The Pacific was one of four wooden steam-powered ships built with government subsidies by the Collins Company of New York to compete with the British Cunard Line for transatlantic trade. Launched in 1849, it was driven by two paddle wheels on opposite sides of the ship and powered by side lever engines. It carried about 300 people in luxurious accommodations.

Pacific’s final voyage took place on January 23, 1856 in Liverpool, setting sail with 45 passengers (including George Jordan) and 141 crew members. Commanding the ship was Captain Asa Eldridge, a skillful mariner. The Pacific was never seen again.

The Pacific’s crew outnumbered the passengers three to one when it went down. (Photo source: Wikimedia Commons.)

The fate of the Pacific remained unknown until a message in a bottle was found about five years later on the coast of the Hebrides. It read:

On board the Pacific from Liverpool to N.Y. – Ship going down. Confusion on board – icebergs around us on every side. I know I cannot escape. I write the cause of our loss that friends may not live in suspense. The finder will please get it published. W.M. GRAHAM

One can’t help but think of a similar record-breaking ship that would encounter icebergs in 1912. It, too, would meet a disastrous fate.

I didn’t notice until later that Capt. Jordan is buried next to another marker for the Watts family. You’ll recall that Susan Cole married a Watts. Capt. Jordan’s name and “Infant George Jordan” are on the side.

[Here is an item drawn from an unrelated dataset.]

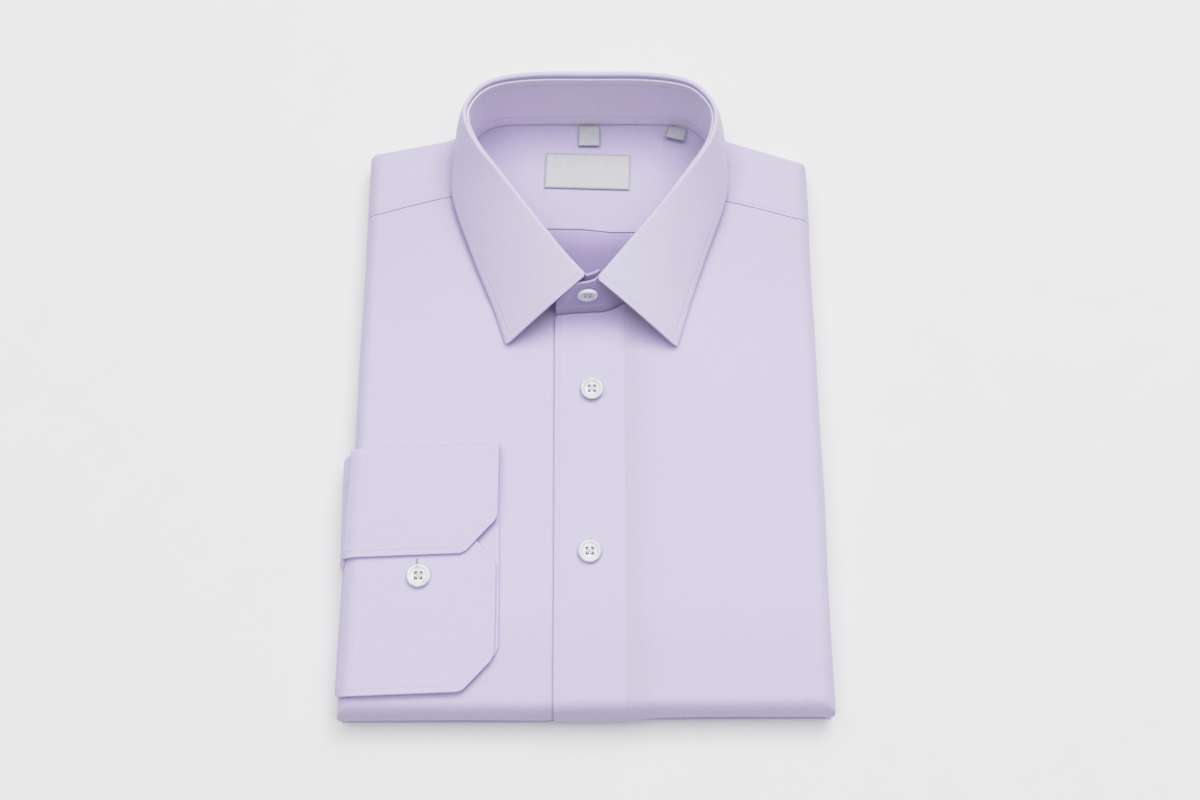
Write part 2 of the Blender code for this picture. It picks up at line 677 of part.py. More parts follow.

Capt. Jordan and his infant son’s names are inscribed on the side of the Watts monument.

But on the front are the names Betsy B. Watts and Captain James Watts. Widowed Besty Masters Jordan married Capt. Watts in November 1856 after Capt. Jordan was lost at sea. Capt. Watts already had two daughters of his own, Delia and Mary. Together, they had a son named James in 1862.

Capt. Watts died in 1878. Newell Jordan was living in San Francisco, Calif. at the time of Betsy’s death in 1906 while James Watts was in Portland, Ore., according to Betsy’s will. Octavia Jordan married Clarence Leighton and would stay in the Maine area for her entire life.

The Watts monument is buried quite close to the Cole family plot.